A new development involving organoids won't eliminate the need to test on animals, at least immediately, but could cut the numbers required as well as save money and time.
Organoids are clusters of cells that replicate some of the behavior of real organs. They are grown in the lab and kept alive in conditions that resemble those in the body. Eventually, larger and more sophisticated organoids may replace the need for transplants, but with most of the body's vital organs, we are still a fair way from that.

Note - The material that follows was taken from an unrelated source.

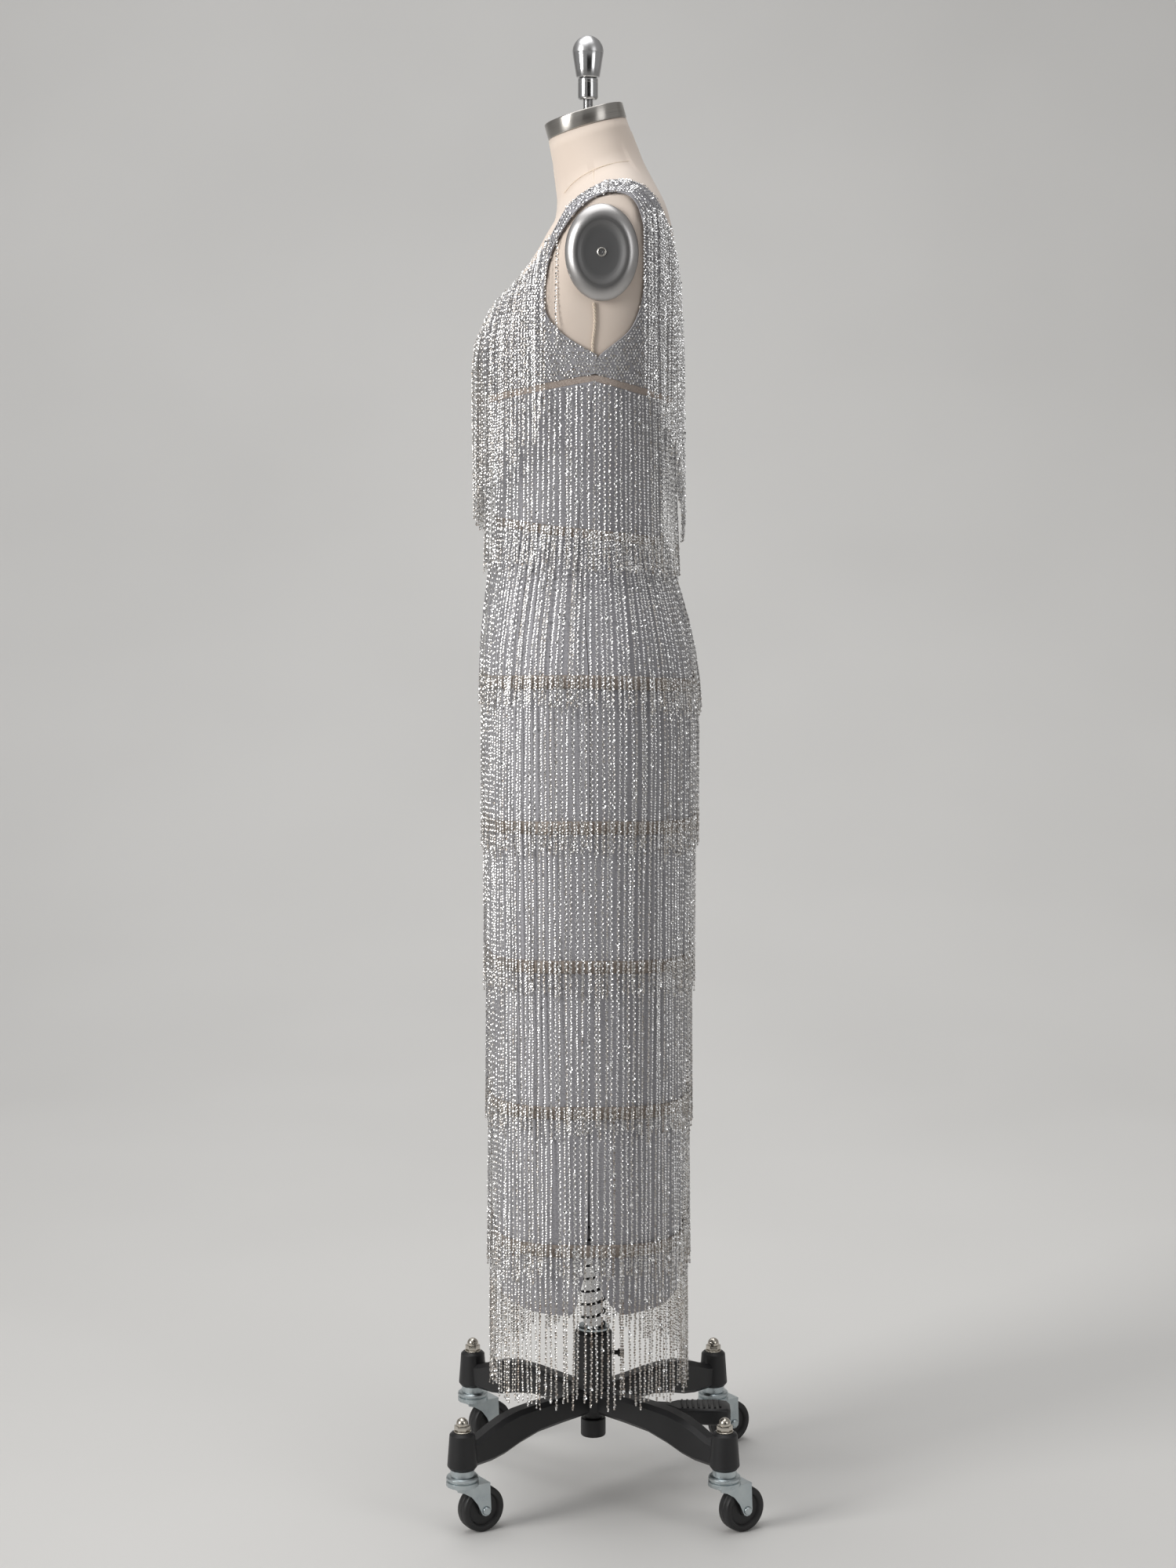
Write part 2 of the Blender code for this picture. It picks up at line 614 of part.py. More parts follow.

In the meantime, however, we can make hundreds of organoids from the spleen of a single animal. A team led by Cornell University’s Professor Matthew DeLisa and Dr Ankur Singh of Georgia Institute Of Technology made organoids from mouse spleens and wrapped them in a hydrogel matrix before injecting each with candidate molecules for a vaccine against tularemia. Live mice were given the same injections.
The trials validated the idea, showing that B cells responses to the molecules were similar in the organoids and the mice, although some differences will need further investigation.
Besides the ethical benefits, the method allows researchers to test large numbers of antigens in parallel relatively cheaply since keeping large numbers of mice in controlled conditions is expensive. The savings could be much larger for trials requiring animals more similar to humans, such as monkeys, when rodent immune responses aren’t helpful. Moreover, since live animals take longer to respond, organoids could speed the process up.
The authors aren’t ready to eliminate animals from vaccine testing entirely. Not only will their work need to be independently verified, but live animals may still be a better guide to possible side effects.
Nevertheless, tularemia represents an example of a disease where many variations on the potential vaccine need to be tried. This is because the Francisella tularensis bacterium evades the immune system using a polysaccharide coating. Vaccines designed against the coating alone have produced weak responses.
The authors instead replicated an approach used for pathogens such as Streptococcus, attaching a piece of the polysaccharide to a carrier protein the immune system is more likely to recognize, such as the tetanus or diphtheria toxins. By introducing them in this paired fashion, the B cells come to see the bacterium itself as a threat, but combinations need to be screened to find a few that justify further investigation.
As organoid technology advances, however, it may become possible to have them replace more and more of the testing currently done on animals. Potentially, organoids made from human cells could also reduce the cases where vaccines work against other species, but fail when used in people.
Besides finding candidate vaccines against rabbit fever and a better method to screen for other tricky diseases, the authors have advanced our knowledge of B cell reactions. In live animals, the B cell response can be difficult to distinguish from that of T cells, but the B cell-only organoids give us a clearer picture.
The study is published in ACS Central Science.